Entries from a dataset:
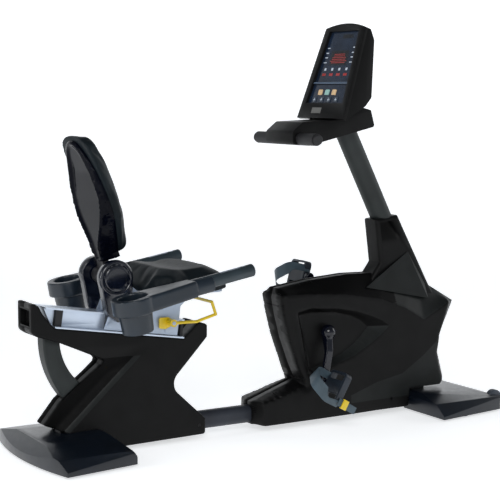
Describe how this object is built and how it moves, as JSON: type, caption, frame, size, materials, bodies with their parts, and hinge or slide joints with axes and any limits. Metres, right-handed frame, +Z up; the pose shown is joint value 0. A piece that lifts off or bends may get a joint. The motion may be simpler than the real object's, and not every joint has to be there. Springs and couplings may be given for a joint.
{
  "type": "recumbent exercise bike",
  "caption": "Recumbent exercise bike: low frame with a sliding, reclining seat with cup-holder armrests, pedal drive in a moulded housing, and a console on a leaning mast.",
  "frame": {"origin": "on the floor, in the middle of the outline seen from above", "axes": "+X towards the pedals and console (the rider's forward), +Y to the rider's left, +Z up"},
  "size_m": [1.791, 0.618, 1.3515],
  "materials": {
    "foot_plastic": "satin moulded plastic, blue-black",
    "housing_plastic": "matte moulded plastic, near black",
    "charcoal_paint": "satin charcoal powder coat",
    "frame_paint": "black powder coat",
    "tube_paint": "satin blue-grey powder coat",
    "rail_aluminium": "extruded and anodised",
    "rubber_black": "moulded rubber",
    "silver_paint": "silver powder coat",
    "bearing_steel": "ground steel",
    "screw_steel": "blackened steel",
    "nylon": "filled nylon",
    "cast_iron": "turned cast iron",
    "crank_gloss": "gloss black",
    "pedal_plastic": "moulded nylon, blue-grey",
    "strap_rubber": "moulded strap, slate grey",
    "arm_plastic": "satin moulded plastic, slate",
    "grip_plastic": "satin moulded plastic, grey",
    "sensor_steel": "satin stainless",
    "lever_yellow": "yellow powder coat",
    "shell_gloss": "polished black",
    "vinyl": "upholstery vinyl, slate black",
    "window_dark": "printed polycarbonate, dark blue",
    "board_green": "circuit board",
    "socket_plastic": "moulded socket",
    "key_amber": "printed key, amber",
    "key_teal": "printed key, teal",
    "key_white": "printed key, pale"
  },
  "bodies": {
    "frame": {"rear_foot_cover": "foot_plastic", "rear_frame": "frame_paint", "rear_housing_right": "housing_plastic", "rear_housing_left": "housing_plastic", "rear_end_cap": "housing_plastic", "rear_strut": "charcoal_paint", "seat_rail": "rail_aluminium", "rail_end_stops": "rubber_black", "main_tube": "tube_paint", "front_housing_right": "housing_plastic", "front_housing_left": "housing_plastic", "front_frame": "frame_paint", "crank_bearings": "bearing_steel", "front_foot_cover": "foot_plastic", "mast_tube": "charcoal_paint", "mast_boot": "housing_plastic", "handlebar_tray": "housing_plastic", "handlebar": "bearing_steel", "handlebar_grips": "rubber_black", "console_housing": "housing_plastic", "console_bezel": "housing_plastic", "console_windows": "window_dark", "console_board": "board_green", "drive_belt": "rubber_black", "brake_magnet": "frame_paint", "power_socket": "socket_plastic", "housing_screws": "screw_steel", "foot_pads": "rubber_black"},
    "crank": {"crank_axle": "bearing_steel", "drive_pulley": "nylon", "crank_arm_right": "crank_gloss", "crank_arm_left": "crank_gloss", "pedal_spindles": "bearing_steel"},
    "right_pedal": {"pedal_right": "pedal_plastic", "pedal_strap_right": "strap_rubber"},
    "left_pedal": {"pedal_left": "pedal_plastic", "pedal_strap_left": "strap_rubber"},
    "flywheel": {"flywheel": "cast_iron"},
    "right_wheel": {"transport_wheel_right": "rubber_black"},
    "left_wheel": {"transport_wheel_left": "rubber_black"},
    "carriage": {"carriage_frame": "silver_paint", "carriage_glides": "nylon", "seat_cushion": "vinyl", "armrest_right": "arm_plastic", "armrest_left": "arm_plastic", "armrest_grips": "grip_plastic", "pulse_sensors": "sensor_steel", "hub_brackets": "arm_plastic", "recline_axle": "bearing_steel"},
    "lever": {"seat_lever": "lever_yellow"},
    "backrest": {"backrest_post": "frame_paint", "backrest_shell": "shell_gloss", "backrest_cushion": "vinyl"},
    "key_program_1_body": {"key_program_1": "key_amber"},
    "key_program_2_body": {"key_program_2": "key_teal"},
    "key_program_3_body": {"key_program_3": "key_amber"},
    "key_function_1_body": {"key_function_1": "key_white"},
    "key_function_2_body": {"key_function_2": "key_white"},
    "key_function_3_body": {"key_function_3": "key_white"},
    "key_function_4_body": {"key_function_4": "key_white"}
  },
  "joints": [
    {"name": "crank_spin", "type": "hinge", "parent": "frame", "child": "crank", "pos_m": [0.197, 0, 0.316], "axis": [0, 1, 0], "continuous": true},
    {"name": "right_pedal_spin", "type": "hinge", "parent": "crank", "child": "right_pedal", "pos_m": [0.16165, -0.17, 0.14971], "axis": [0, 1, 0], "continuous": true},
    {"name": "left_pedal_spin", "type": "hinge", "parent": "crank", "child": "left_pedal", "pos_m": [0.23234, 0.17, 0.48229], "axis": [0, 1, 0], "continuous": true},
    {"name": "flywheel_spin", "type": "hinge", "parent": "frame", "child": "flywheel", "pos_m": [0.41, 0, 0.23], "axis": [0, 1, 0], "continuous": true},
    {"name": "right_wheel_spin", "type": "hinge", "parent": "frame", "child": "right_wheel", "pos_m": [0.832, -0.178, 0.044], "axis": [0, 1, 0], "continuous": true},
    {"name": "left_wheel_spin", "type": "hinge", "parent": "frame", "child": "left_wheel", "pos_m": [0.832, 0.178, 0.044], "axis": [0, 1, 0], "continuous": true},
    {"name": "seat_slide", "type": "slide", "parent": "frame", "child": "carriage", "axis": [0.9877, 0, -0.1564], "range_m": [-0.145, 0.02]},
    {"name": "lever_lift", "type": "hinge", "parent": "carriage", "child": "lever", "pos_m": [-0.4, -0.085, 0.398], "axis": [0, -1, 0], "range_deg": [0, 10], "stiffness_Nm_per_rad": 4, "springref_deg": -20.05},
    {"name": "backrest_recline", "type": "hinge", "parent": "carriage", "child": "backrest", "pos_m": [-0.592, 0, 0.552], "axis": [0, 1, 0], "range_deg": [-15, 4]},
    {"name": "key_program_1_press", "type": "slide", "parent": "frame", "child": "key_program_1_body", "axis": [0.9478, 0, -0.319], "range_m": [0, 0.0008], "stiffness_N_per_m": 400},
    {"name": "key_program_2_press", "type": "slide", "parent": "frame", "child": "key_program_2_body", "axis": [0.9478, 0, -0.319], "range_m": [0, 0.0008], "stiffness_N_per_m": 400},
    {"name": "key_program_3_press", "type": "slide", "parent": "frame", "child": "key_program_3_body", "axis": [0.9478, 0, -0.319], "range_m": [0, 0.0008], "stiffness_N_per_m": 400},
    {"name": "key_function_1_press", "type": "slide", "parent": "frame", "child": "key_function_1_body", "axis": [0.9478, 0, -0.319], "range_m": [0, 0.0008], "stiffness_N_per_m": 400},
    {"name": "key_function_2_press", "type": "slide", "parent": "frame", "child": "key_function_2_body", "axis": [0.9478, 0, -0.319], "range_m": [0, 0.0008], "stiffness_N_per_m": 400},
    {"name": "key_function_3_press", "type": "slide", "parent": "frame", "child": "key_function_3_body", "axis": [0.9478, 0, -0.319], "range_m": [0, 0.0008], "stiffness_N_per_m": 400},
    {"name": "key_function_4_press", "type": "slide", "parent": "frame", "child": "key_function_4_body", "axis": [0.9478, 0, -0.319], "range_m": [0, 0.0008], "stiffness_N_per_m": 400}
  ],
  "couplings": [
    {"joint": "flywheel_spin", "follows": "crank_spin", "ratio": 4.3182}
  ]
}
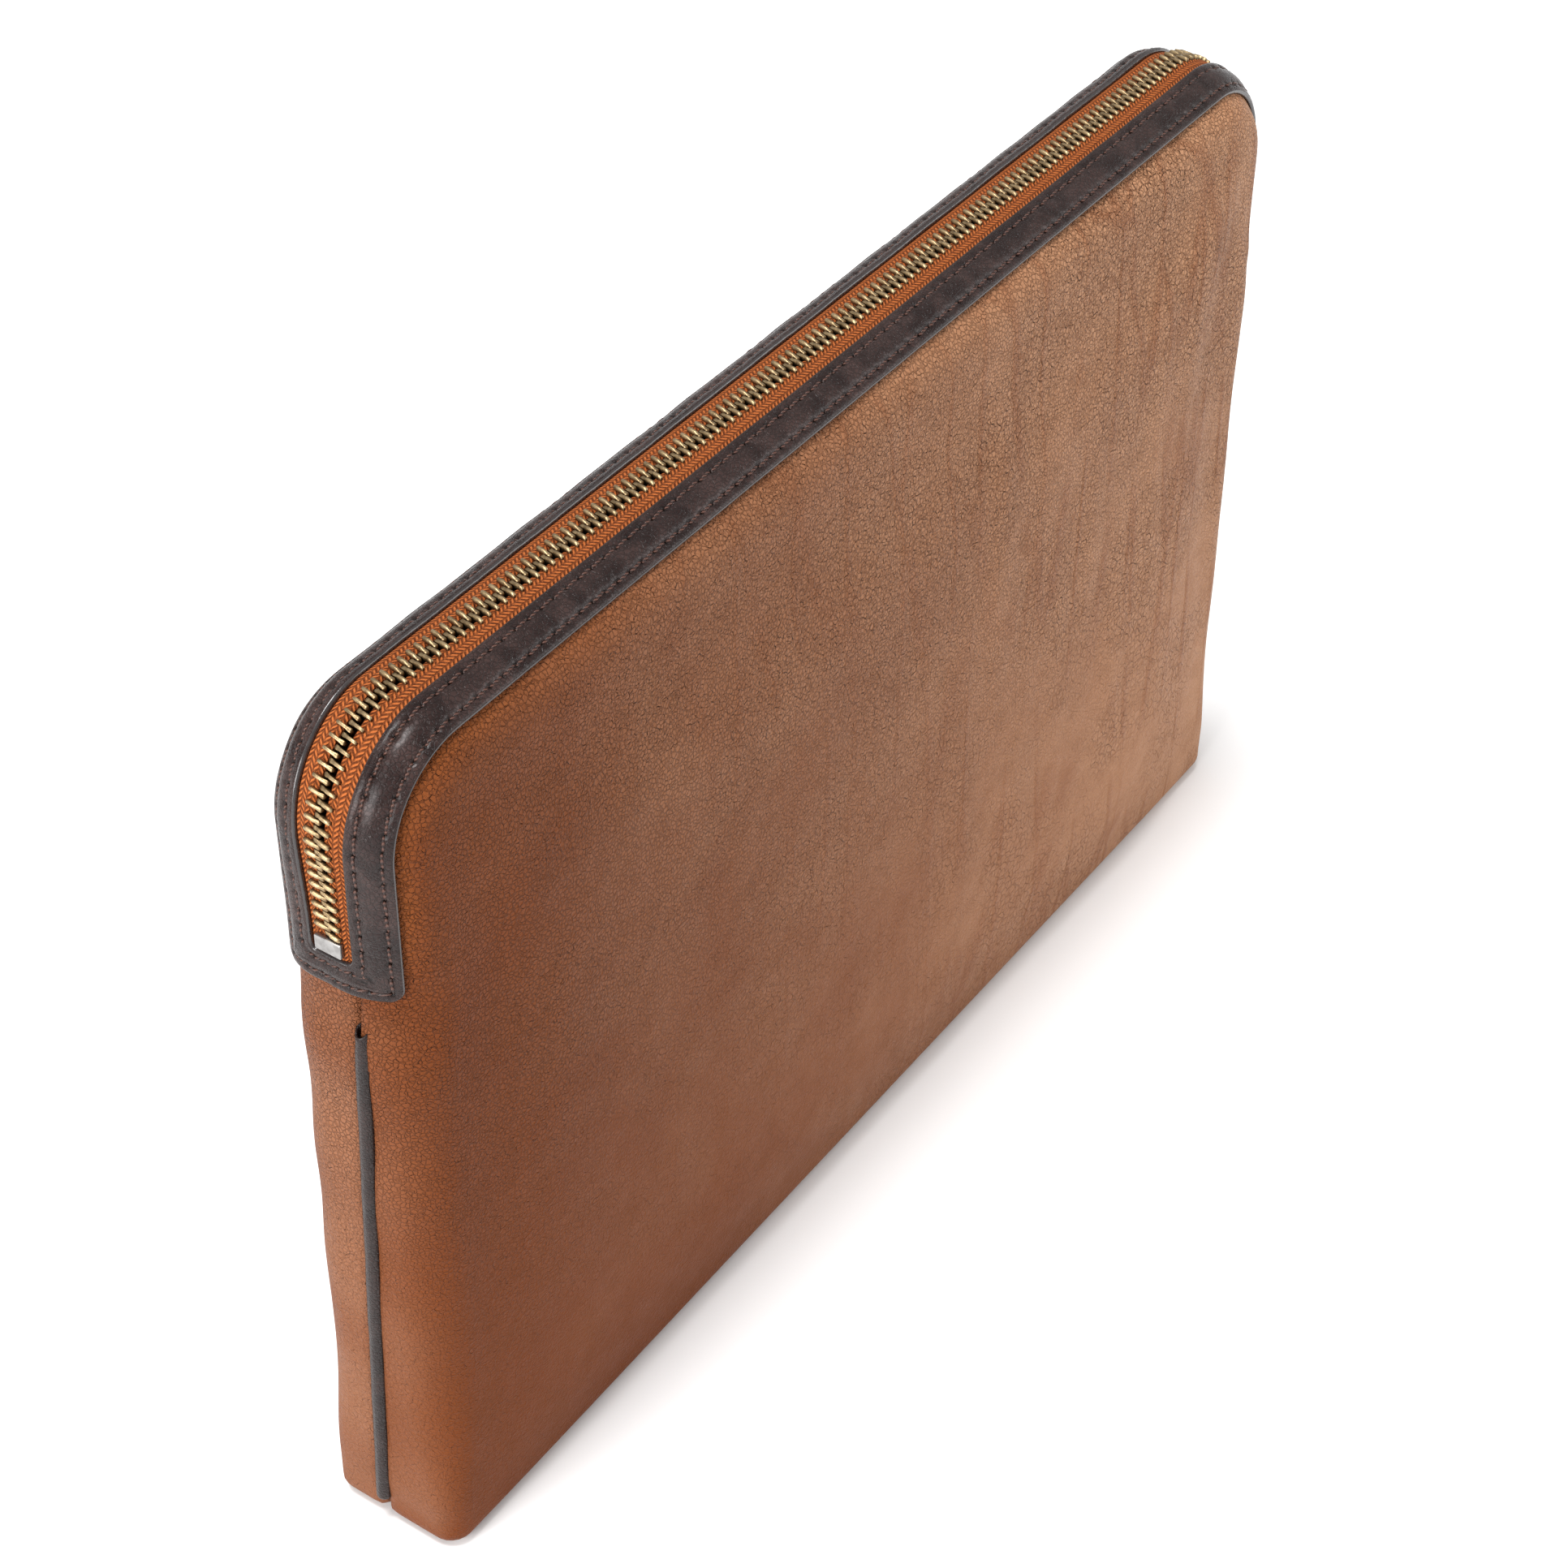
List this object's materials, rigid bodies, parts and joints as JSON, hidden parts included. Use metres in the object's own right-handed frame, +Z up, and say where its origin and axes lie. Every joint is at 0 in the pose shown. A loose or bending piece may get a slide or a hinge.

● **Given task**:
Repeat all of the records above exactly as written.

● **Expected answer**:
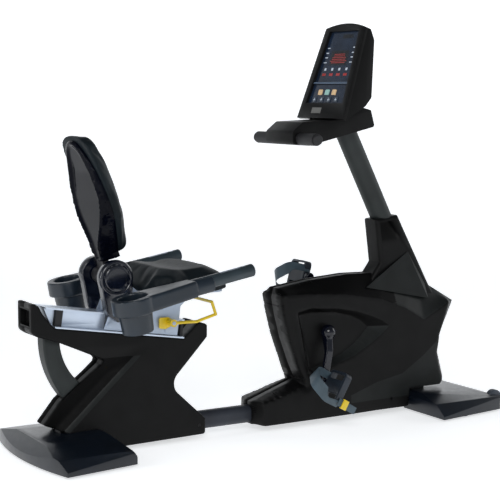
Describe how this object is built and how it moves, as JSON: type, caption, frame, size, materials, bodies with their parts, and hinge or slide joints with axes and any limits. Metres, right-handed frame, +Z up; the pose shown is joint value 0. A piece that lifts off or bends may get a joint. The motion may be simpler than the real object's, and not every joint has to be there. Springs and couplings may be given for a joint.
{
  "type": "recumbent exercise bike",
  "caption": "Recumbent exercise bike: low frame with a sliding, reclining seat with cup-holder armrests, pedal drive in a moulded housing, and a console on a leaning mast.",
  "frame": {"origin": "on the floor, in the middle of the outline seen from above", "axes": "+X towards the pedals and console (the rider's forward), +Y to the rider's left, +Z up"},
  "size_m": [1.791, 0.618, 1.3515],
  "materials": {
    "foot_plastic": "satin moulded plastic, blue-black",
    "housing_plastic": "matte moulded plastic, near black",
    "charcoal_paint": "satin charcoal powder coat",
    "frame_paint": "black powder coat",
    "tube_paint": "satin blue-grey powder coat",
    "rail_aluminium": "extruded and anodised",
    "rubber_black": "moulded rubber",
    "silver_paint": "silver powder coat",
    "bearing_steel": "ground steel",
    "screw_steel": "blackened steel",
    "nylon": "filled nylon",
    "cast_iron": "turned cast iron",
    "crank_gloss": "gloss black",
    "pedal_plastic": "moulded nylon, blue-grey",
    "strap_rubber": "moulded strap, slate grey",
    "arm_plastic": "satin moulded plastic, slate",
    "grip_plastic": "satin moulded plastic, grey",
    "sensor_steel": "satin stainless",
    "lever_yellow": "yellow powder coat",
    "shell_gloss": "polished black",
    "vinyl": "upholstery vinyl, slate black",
    "window_dark": "printed polycarbonate, dark blue",
    "board_green": "circuit board",
    "socket_plastic": "moulded socket",
    "key_amber": "printed key, amber",
    "key_teal": "printed key, teal",
    "key_white": "printed key, pale"
  },
  "bodies": {
    "frame": {"rear_foot_cover": "foot_plastic", "rear_frame": "frame_paint", "rear_housing_right": "housing_plastic", "rear_housing_left": "housing_plastic", "rear_end_cap": "housing_plastic", "rear_strut": "charcoal_paint", "seat_rail": "rail_aluminium", "rail_end_stops": "rubber_black", "main_tube": "tube_paint", "front_housing_right": "housing_plastic", "front_housing_left": "housing_plastic", "front_frame": "frame_paint", "crank_bearings": "bearing_steel", "front_foot_cover": "foot_plastic", "mast_tube": "charcoal_paint", "mast_boot": "housing_plastic", "handlebar_tray": "housing_plastic", "handlebar": "bearing_steel", "handlebar_grips": "rubber_black", "console_housing": "housing_plastic", "console_bezel": "housing_plastic", "console_windows": "window_dark", "console_board": "board_green", "drive_belt": "rubber_black", "brake_magnet": "frame_paint", "power_socket": "socket_plastic", "housing_screws": "screw_steel", "foot_pads": "rubber_black"},
    "crank": {"crank_axle": "bearing_steel", "drive_pulley": "nylon", "crank_arm_right": "crank_gloss", "crank_arm_left": "crank_gloss", "pedal_spindles": "bearing_steel"},
    "right_pedal": {"pedal_right": "pedal_plastic", "pedal_strap_right": "strap_rubber"},
    "left_pedal": {"pedal_left": "pedal_plastic", "pedal_strap_left": "strap_rubber"},
    "flywheel": {"flywheel": "cast_iron"},
    "right_wheel": {"transport_wheel_right": "rubber_black"},
    "left_wheel": {"transport_wheel_left": "rubber_black"},
    "carriage": {"carriage_frame": "silver_paint", "carriage_glides": "nylon", "seat_cushion": "vinyl", "armrest_right": "arm_plastic", "armrest_left": "arm_plastic", "armrest_grips": "grip_plastic", "pulse_sensors": "sensor_steel", "hub_brackets": "arm_plastic", "recline_axle": "bearing_steel"},
    "lever": {"seat_lever": "lever_yellow"},
    "backrest": {"backrest_post": "frame_paint", "backrest_shell": "shell_gloss", "backrest_cushion": "vinyl"},
    "key_program_1_body": {"key_program_1": "key_amber"},
    "key_program_2_body": {"key_program_2": "key_teal"},
    "key_program_3_body": {"key_program_3": "key_amber"},
    "key_function_1_body": {"key_function_1": "key_white"},
    "key_function_2_body": {"key_function_2": "key_white"},
    "key_function_3_body": {"key_function_3": "key_white"},
    "key_function_4_body": {"key_function_4": "key_white"}
  },
  "joints": [
    {"name": "crank_spin", "type": "hinge", "parent": "frame", "child": "crank", "pos_m": [0.197, 0, 0.316], "axis": [0, 1, 0], "continuous": true},
    {"name": "right_pedal_spin", "type": "hinge", "parent": "crank", "child": "right_pedal", "pos_m": [0.16165, -0.17, 0.14971], "axis": [0, 1, 0], "continuous": true},
    {"name": "left_pedal_spin", "type": "hinge", "parent": "crank", "child": "left_pedal", "pos_m": [0.23234, 0.17, 0.48229], "axis": [0, 1, 0], "continuous": true},
    {"name": "flywheel_spin", "type": "hinge", "parent": "frame", "child": "flywheel", "pos_m": [0.41, 0, 0.23], "axis": [0, 1, 0], "continuous": true},
    {"name": "right_wheel_spin", "type": "hinge", "parent": "frame", "child": "right_wheel", "pos_m": [0.832, -0.178, 0.044], "axis": [0, 1, 0], "continuous": true},
    {"name": "left_wheel_spin", "type": "hinge", "parent": "frame", "child": "left_wheel", "pos_m": [0.832, 0.178, 0.044], "axis": [0, 1, 0], "continuous": true},
    {"name": "seat_slide", "type": "slide", "parent": "frame", "child": "carriage", "axis": [0.9877, 0, -0.1564], "range_m": [-0.145, 0.02]},
    {"name": "lever_lift", "type": "hinge", "parent": "carriage", "child": "lever", "pos_m": [-0.4, -0.085, 0.398], "axis": [0, -1, 0], "range_deg": [0, 10], "stiffness_Nm_per_rad": 4, "springref_deg": -20.05},
    {"name": "backrest_recline", "type": "hinge", "parent": "carriage", "child": "backrest", "pos_m": [-0.592, 0, 0.552], "axis": [0, 1, 0], "range_deg": [-15, 4]},
    {"name": "key_program_1_press", "type": "slide", "parent": "frame", "child": "key_program_1_body", "axis": [0.9478, 0, -0.319], "range_m": [0, 0.0008], "stiffness_N_per_m": 400},
    {"name": "key_program_2_press", "type": "slide", "parent": "frame", "child": "key_program_2_body", "axis": [0.9478, 0, -0.319], "range_m": [0, 0.0008], "stiffness_N_per_m": 400},
    {"name": "key_program_3_press", "type": "slide", "parent": "frame", "child": "key_program_3_body", "axis": [0.9478, 0, -0.319], "range_m": [0, 0.0008], "stiffness_N_per_m": 400},
    {"name": "key_function_1_press", "type": "slide", "parent": "frame", "child": "key_function_1_body", "axis": [0.9478, 0, -0.319], "range_m": [0, 0.0008], "stiffness_N_per_m": 400},
    {"name": "key_function_2_press", "type": "slide", "parent": "frame", "child": "key_function_2_body", "axis": [0.9478, 0, -0.319], "range_m": [0, 0.0008], "stiffness_N_per_m": 400},
    {"name": "key_function_3_press", "type": "slide", "parent": "frame", "child": "key_function_3_body", "axis": [0.9478, 0, -0.319], "range_m": [0, 0.0008], "stiffness_N_per_m": 400},
    {"name": "key_function_4_press", "type": "slide", "parent": "frame", "child": "key_function_4_body", "axis": [0.9478, 0, -0.319], "range_m": [0, 0.0008], "stiffness_N_per_m": 400}
  ],
  "couplings": [
    {"joint": "flywheel_spin", "follows": "crank_spin", "ratio": 4.3182}
  ]
}
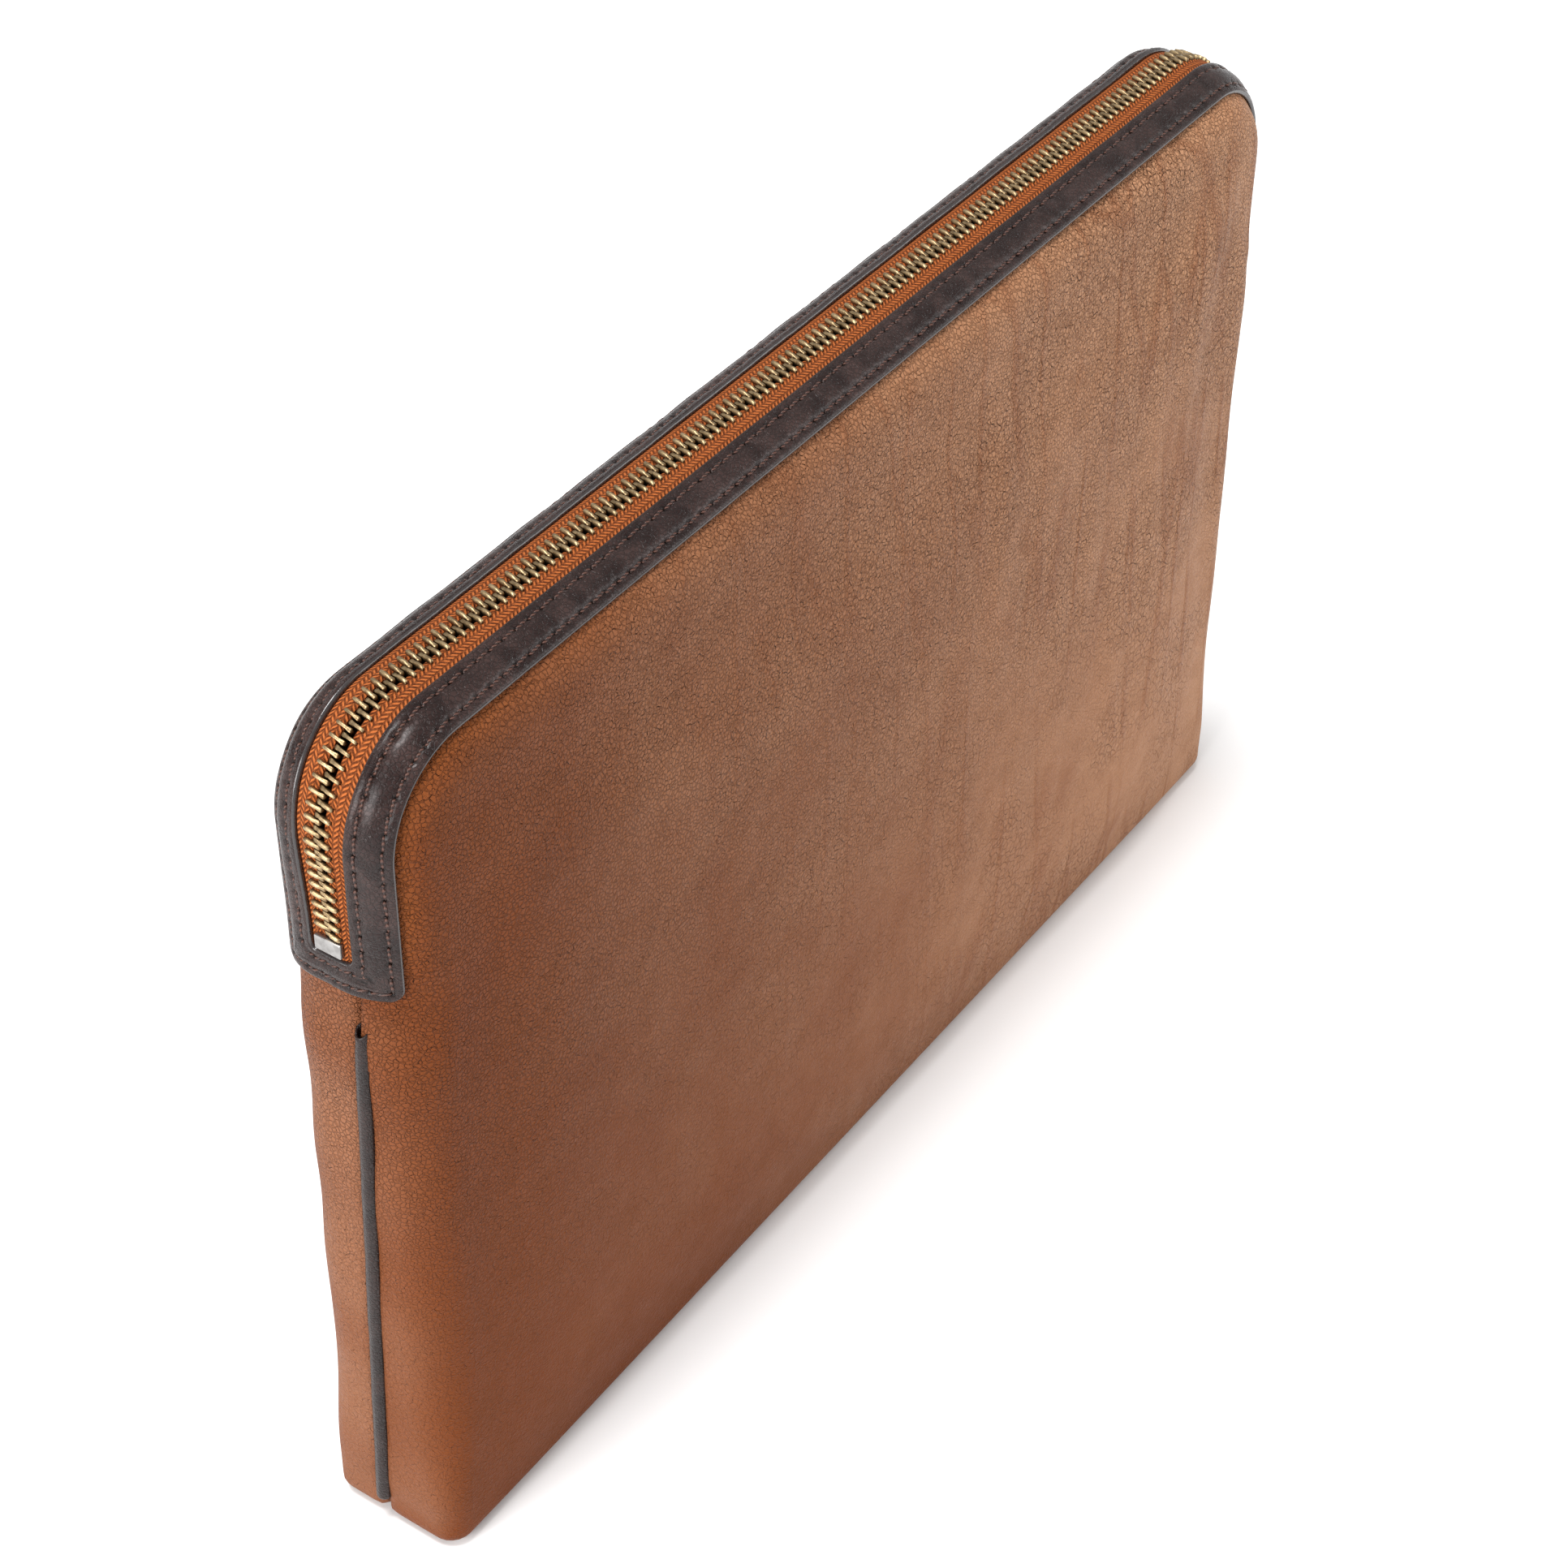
List this object's materials, rigid bodies, parts and joints as JSON, hidden parts included. Use metres in the object's own right-handed frame, +Z up, and say where its origin and axes lie. Every joint is at 0 in the pose shown. A loose or bending piece may get a slide or a hinge.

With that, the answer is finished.